The request:
Answer with one number only: the number of lines that contain "object".

Records for this exercise:
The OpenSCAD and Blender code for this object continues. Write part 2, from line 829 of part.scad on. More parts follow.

--

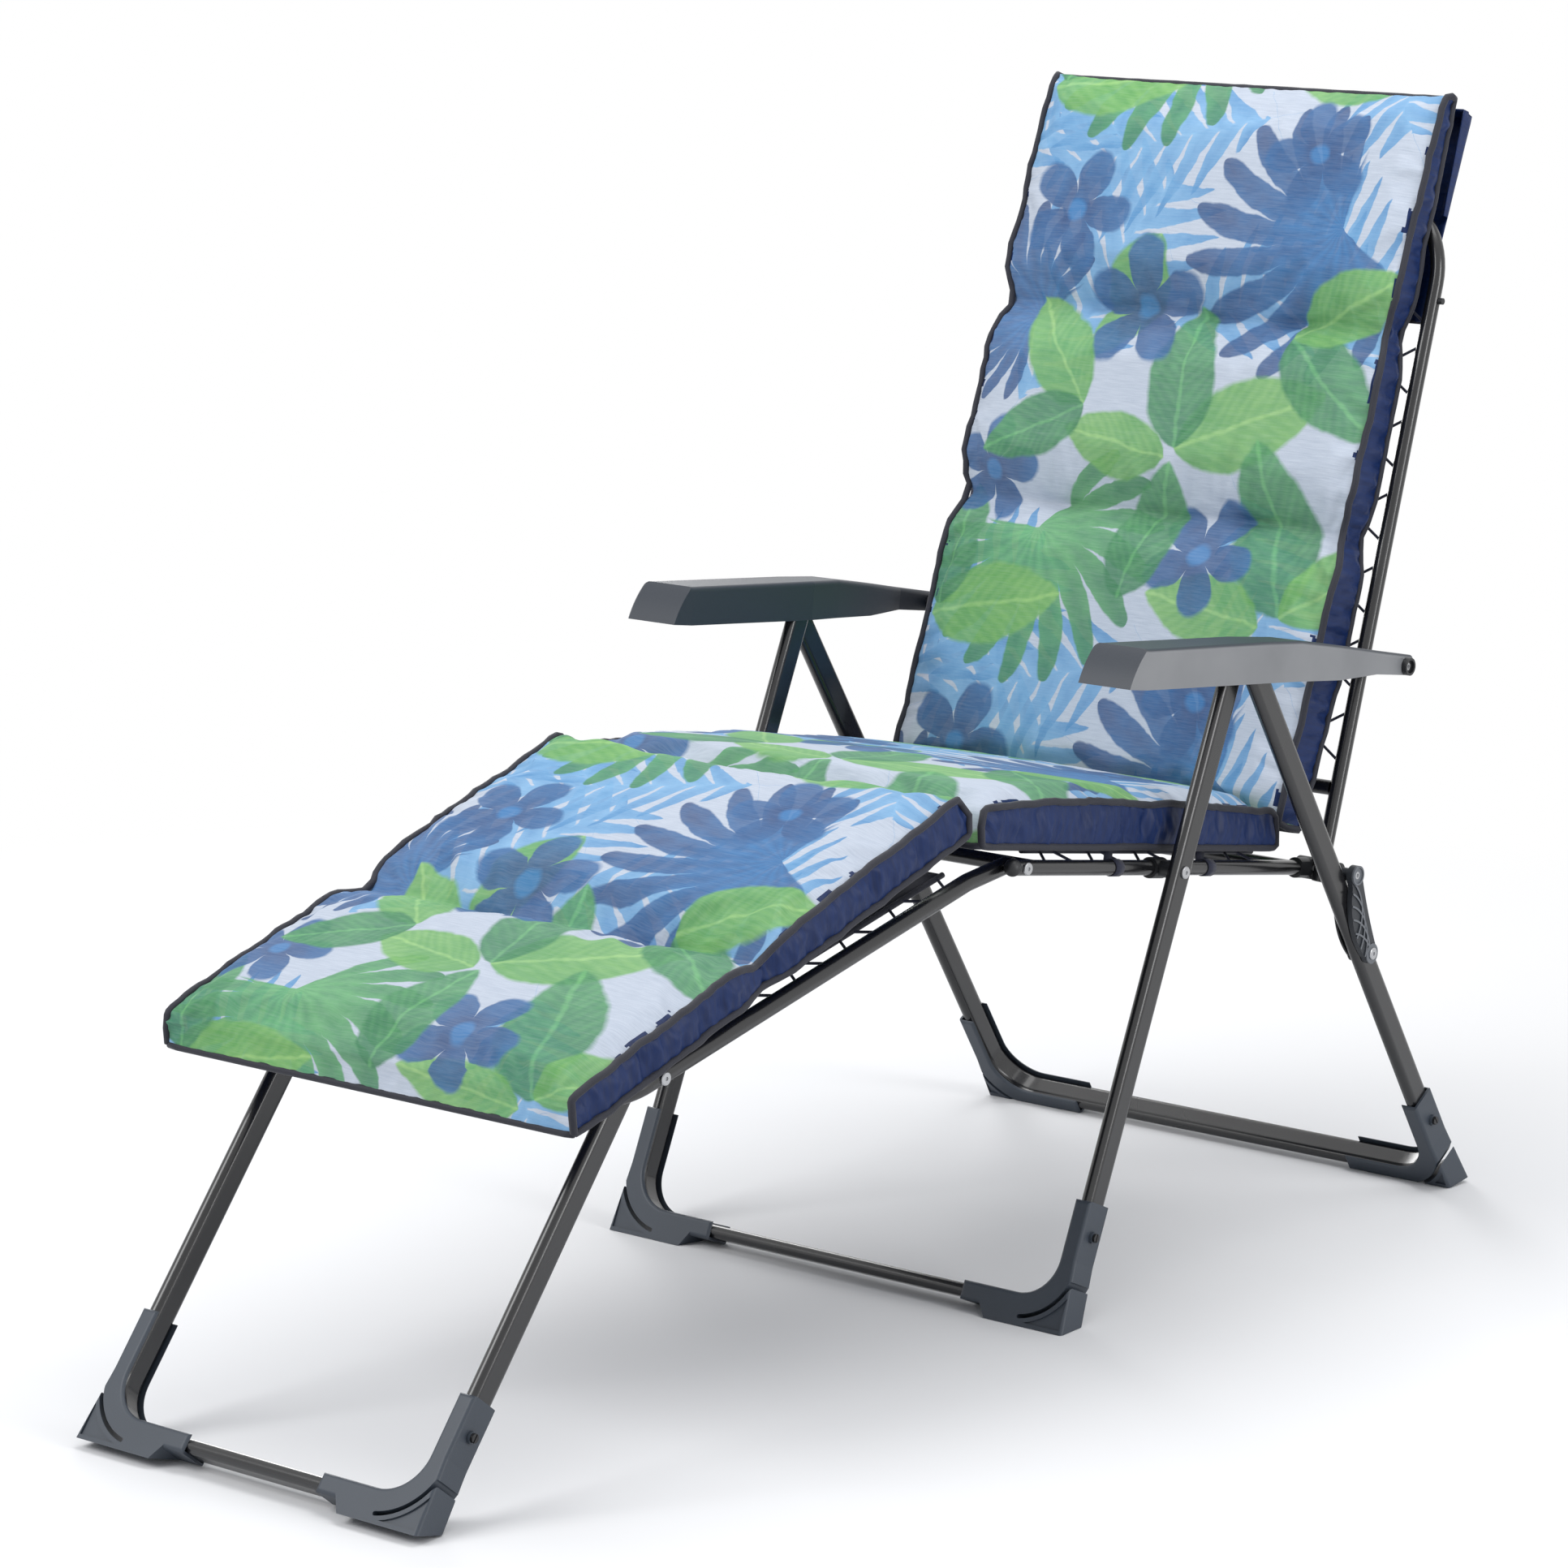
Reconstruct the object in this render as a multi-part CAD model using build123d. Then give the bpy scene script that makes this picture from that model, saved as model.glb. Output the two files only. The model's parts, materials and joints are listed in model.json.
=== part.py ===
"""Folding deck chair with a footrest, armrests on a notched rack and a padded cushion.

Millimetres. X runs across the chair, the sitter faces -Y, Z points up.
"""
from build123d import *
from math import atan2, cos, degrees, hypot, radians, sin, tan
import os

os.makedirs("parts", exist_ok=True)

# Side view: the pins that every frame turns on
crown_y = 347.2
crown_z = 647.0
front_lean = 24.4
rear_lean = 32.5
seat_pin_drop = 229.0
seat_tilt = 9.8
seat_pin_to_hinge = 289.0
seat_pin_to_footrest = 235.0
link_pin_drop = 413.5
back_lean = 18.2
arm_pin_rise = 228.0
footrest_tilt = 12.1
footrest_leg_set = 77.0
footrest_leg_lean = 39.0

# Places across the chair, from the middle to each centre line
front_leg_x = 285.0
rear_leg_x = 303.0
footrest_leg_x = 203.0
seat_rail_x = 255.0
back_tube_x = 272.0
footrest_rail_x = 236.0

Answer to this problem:
2